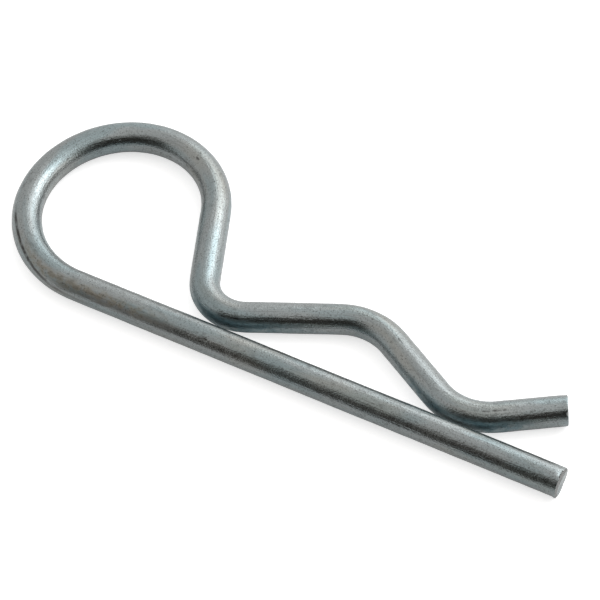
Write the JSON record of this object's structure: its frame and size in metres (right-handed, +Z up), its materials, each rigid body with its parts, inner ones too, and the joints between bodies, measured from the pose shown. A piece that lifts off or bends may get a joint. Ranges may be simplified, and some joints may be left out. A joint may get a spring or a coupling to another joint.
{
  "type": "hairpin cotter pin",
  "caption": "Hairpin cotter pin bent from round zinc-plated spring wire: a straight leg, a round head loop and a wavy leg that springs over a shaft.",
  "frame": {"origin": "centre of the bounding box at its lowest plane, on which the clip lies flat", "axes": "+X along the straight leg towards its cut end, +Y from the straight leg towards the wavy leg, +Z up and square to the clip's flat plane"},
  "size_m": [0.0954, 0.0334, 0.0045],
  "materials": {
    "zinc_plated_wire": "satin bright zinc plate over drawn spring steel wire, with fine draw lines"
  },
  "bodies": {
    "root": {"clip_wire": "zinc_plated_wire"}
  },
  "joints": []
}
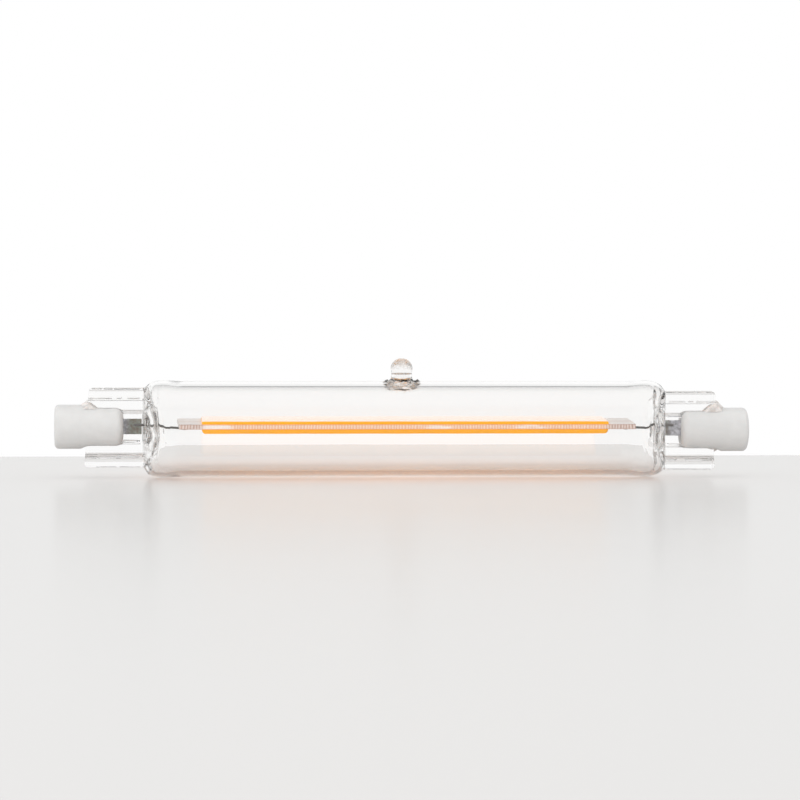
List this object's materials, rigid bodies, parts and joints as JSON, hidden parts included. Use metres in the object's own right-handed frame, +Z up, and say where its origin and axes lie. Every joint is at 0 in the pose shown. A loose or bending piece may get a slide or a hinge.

════════════════════

» What is required
Track down every line holding the string "materials" and copy it.

» Solution to this exercise
Write the JSON record of this object's structure: its frame and size in metres (right-handed, +Z up), its materials, each rigid body with its parts, inner ones too, and the joints between bodies, measured from the pose shown. A piece that lifts off or bends may get a joint. Ranges may be simplified, and some joints may be left out. A joint may get a spring or a coupling to another joint.
  "materials": {
List this object's materials, rigid bodies, parts and joints as JSON, hidden parts included. Use metres in the object's own right-handed frame, +Z up, and say where its origin and axes lie. Every joint is at 0 in the pose shown. A loose or bending piece may get a slide or a hinge.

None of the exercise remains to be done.